Twins' season a success no matter final results

Molitor has club on right track with bright future ahead

August 7th, 2017

By any stretch of the imagination, this must be considered a successful season for the Minnesota Twins as they build back to respectability.
After splitting a four-game home series against Texas this weekend, they are 53-56 with 53 games left to play. Last year at this point, they were 44-65 on their way to a 103-loss season and last place in the American League Central.
"Where we are today is significantly better than we were last year for a lot of reasons," manager Paul Molitor said last week after his club defeated the Padres at Petco Park. "There's been maturity. There's been progression. There's been a little bit more fight as a whole.
"We're not where we want to be right now, but it beats where we were at this time last year."
The Twins are very much in the hunt only six games behind the Indians in the Central, and 3 1/2 games out in the race for the AL's second Wild Card.

The AL is so bunched up right now, 11 teams are within eight games of the top Wild Card spot. Only the White Sox seem out of contention with eight weeks to go in the regular season.
One real hot streak would mean the difference for the Twins in where they finish this season and the future of their manager, whose three-year contract expires at the end of the season.
Plus, they still have nine home games remaining to do some damage against their top division rivals -- the Indians, Royals and Tigers. They also play those teams a total of 14 times on the road where Minnesota has a superior record.
Oddly enough, the Twins are five games over .500 on the road at this juncture and eight games under at Target Field.

It's no wonder that Molitor is reluctant to define his team's progress until the season has played itself out.
"We still have roughly a third to go. I don't want to put a stamp on it until we finish it," Molitor said. "There are no excuses. We just have to finish as strongly as we can. I think we have some young guys who are still learning what it's like to play through September instead of through August and we'll see how they hold up."
It's been a long playoff drought for Minnesota, which hasn't made the postseason since 2010, hasn't won a postseason game since '04 and a series since '02. It last won the World Series in '91.
In all that time, the Twins have only had two managers: Ron Gardenhire, now the D-backs' bench coach, and Molitor, the Hall of Fame player who took over in 2015 and has slowly tried to change the ethos of the club.
In Molitor's first year, the new approach had some success as Minnesota played 83-79 ball, finishing 12 games out. Molitor was third in the AL Manager of the Year Award voting won that year by Texas' Jeff Banister, at the time another rookie manager.
Last season, the Twins reverted to 35 1/2 games behind the eventual AL champion Indians.
The season led to a changing of the guard in baseball operations, with Thad Levine hired this past November as senior vice president and general manager and Derek Falvey as chief baseball officer, mimicking the duel-headed approach many teams have taken in this more abstract and analytical baseball era.
Levine and Falvey came from the Rangers and Indians, respectively.
Molitor had a year to go on his managerial contract and was retained.
About remaining in the job beyond this season, Molitor has been typically non-committal, choosing instead to center on the here and now. He doesn't view his status as lame duck as he nears the end of his tenure.
"I never even think about that until someone asks me," Molitor told the Star-Tribune recently. "I'm open-minded about being here past this year, for sure. But I don't worry about whether that's going to happen or not."
What Molitor offers is a tempered even-keel demeanor as the Twins transition from the Joe Mauer- years to a younger squad bolstered by , 23, and , both 24.

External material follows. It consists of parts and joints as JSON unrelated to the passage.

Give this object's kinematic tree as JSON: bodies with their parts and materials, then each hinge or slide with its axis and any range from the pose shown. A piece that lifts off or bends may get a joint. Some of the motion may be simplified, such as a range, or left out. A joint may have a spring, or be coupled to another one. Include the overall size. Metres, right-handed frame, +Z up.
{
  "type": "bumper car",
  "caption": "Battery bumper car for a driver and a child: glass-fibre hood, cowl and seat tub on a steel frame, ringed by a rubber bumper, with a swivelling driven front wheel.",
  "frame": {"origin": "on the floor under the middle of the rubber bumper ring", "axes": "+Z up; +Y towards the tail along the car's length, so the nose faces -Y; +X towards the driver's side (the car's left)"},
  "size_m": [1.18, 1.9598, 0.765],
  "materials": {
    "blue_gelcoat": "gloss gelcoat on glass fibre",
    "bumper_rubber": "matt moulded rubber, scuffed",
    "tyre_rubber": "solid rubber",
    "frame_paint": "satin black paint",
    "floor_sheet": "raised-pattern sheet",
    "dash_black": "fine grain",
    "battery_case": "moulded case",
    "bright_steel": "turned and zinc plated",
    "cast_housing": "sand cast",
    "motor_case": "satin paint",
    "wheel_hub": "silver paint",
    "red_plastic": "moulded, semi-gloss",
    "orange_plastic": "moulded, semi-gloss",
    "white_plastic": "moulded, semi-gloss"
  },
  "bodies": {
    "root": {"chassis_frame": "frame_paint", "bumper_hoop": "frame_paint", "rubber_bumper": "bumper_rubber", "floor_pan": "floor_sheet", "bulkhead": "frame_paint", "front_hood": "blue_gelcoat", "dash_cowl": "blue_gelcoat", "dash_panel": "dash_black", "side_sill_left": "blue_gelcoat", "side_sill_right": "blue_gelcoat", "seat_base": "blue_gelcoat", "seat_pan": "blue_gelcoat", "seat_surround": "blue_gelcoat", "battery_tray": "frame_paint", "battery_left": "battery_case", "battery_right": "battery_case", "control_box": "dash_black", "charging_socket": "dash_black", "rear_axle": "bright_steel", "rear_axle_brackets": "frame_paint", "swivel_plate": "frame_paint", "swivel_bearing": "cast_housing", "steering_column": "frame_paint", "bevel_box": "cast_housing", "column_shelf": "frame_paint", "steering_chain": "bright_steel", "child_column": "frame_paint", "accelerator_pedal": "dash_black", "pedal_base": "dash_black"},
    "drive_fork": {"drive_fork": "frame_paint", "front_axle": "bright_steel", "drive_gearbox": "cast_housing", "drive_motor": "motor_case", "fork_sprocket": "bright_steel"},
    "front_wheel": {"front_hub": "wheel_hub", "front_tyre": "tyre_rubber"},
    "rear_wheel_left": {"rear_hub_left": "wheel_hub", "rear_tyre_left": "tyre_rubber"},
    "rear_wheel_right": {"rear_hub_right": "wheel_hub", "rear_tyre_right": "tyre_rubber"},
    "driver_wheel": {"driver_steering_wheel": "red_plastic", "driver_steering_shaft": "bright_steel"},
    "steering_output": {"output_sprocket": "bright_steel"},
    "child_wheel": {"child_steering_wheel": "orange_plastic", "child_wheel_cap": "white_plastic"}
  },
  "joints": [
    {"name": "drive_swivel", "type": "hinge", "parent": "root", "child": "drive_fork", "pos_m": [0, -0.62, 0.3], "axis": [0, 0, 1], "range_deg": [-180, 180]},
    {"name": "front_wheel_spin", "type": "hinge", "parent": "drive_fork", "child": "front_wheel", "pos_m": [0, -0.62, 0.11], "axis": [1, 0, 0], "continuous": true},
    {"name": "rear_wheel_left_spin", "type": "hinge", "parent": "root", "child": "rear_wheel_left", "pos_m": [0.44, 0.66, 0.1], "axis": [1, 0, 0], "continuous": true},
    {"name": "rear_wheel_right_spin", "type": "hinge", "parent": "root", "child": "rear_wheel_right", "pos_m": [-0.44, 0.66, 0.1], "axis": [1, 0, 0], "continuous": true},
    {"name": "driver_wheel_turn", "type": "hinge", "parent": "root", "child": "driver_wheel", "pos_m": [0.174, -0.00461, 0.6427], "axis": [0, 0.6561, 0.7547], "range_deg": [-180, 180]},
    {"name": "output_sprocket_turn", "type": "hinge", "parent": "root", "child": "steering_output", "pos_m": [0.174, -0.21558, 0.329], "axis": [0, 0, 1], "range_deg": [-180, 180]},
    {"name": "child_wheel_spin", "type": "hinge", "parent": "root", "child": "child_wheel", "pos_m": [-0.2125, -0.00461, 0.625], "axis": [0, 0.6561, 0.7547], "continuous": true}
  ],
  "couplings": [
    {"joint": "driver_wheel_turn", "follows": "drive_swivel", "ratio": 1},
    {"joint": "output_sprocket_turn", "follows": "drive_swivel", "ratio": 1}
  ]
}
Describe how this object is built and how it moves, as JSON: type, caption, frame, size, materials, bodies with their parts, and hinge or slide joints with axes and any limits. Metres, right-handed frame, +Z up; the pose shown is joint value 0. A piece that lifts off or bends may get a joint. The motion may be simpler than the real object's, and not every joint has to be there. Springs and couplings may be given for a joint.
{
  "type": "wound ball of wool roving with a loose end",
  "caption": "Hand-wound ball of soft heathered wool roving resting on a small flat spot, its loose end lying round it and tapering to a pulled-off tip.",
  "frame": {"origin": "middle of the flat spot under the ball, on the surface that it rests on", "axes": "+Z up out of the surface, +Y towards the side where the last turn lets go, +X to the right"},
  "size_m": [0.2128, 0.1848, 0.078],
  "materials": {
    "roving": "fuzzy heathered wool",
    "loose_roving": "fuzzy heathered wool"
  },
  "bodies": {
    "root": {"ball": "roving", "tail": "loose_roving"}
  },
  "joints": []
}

Molitor collected 3,319 hits in 21 big league seasons before becoming only the second Hall of Famer in recent years to try his hand at managing. The other was Ryne Sandberg, who lasted barely two calendar years with the Phillies before resigning midway through the 2015 season when upper management changed.
Molitor, 60, played his last three years with Minnesota and is a favorite of the Pohlad family, which has owned the club since 1984.
That the Twins were minor sellers at the July 31 non-waiver Trade Deadline didn't sit well with Molitor or his players. But he knows there's still plenty of time left for the team to determine its own fate. The season has already been a good one no matter how it turns out.
"We've got to protect against the feel-sorry-for-yourself, self-pity kind of deal," Molitor said. "It just doesn't play here. I think these guys realize we still have some fight left in us. It's a little bit different with some personnel changes, but we've just got to keep playing and try to win, get back to .500 and then push from there."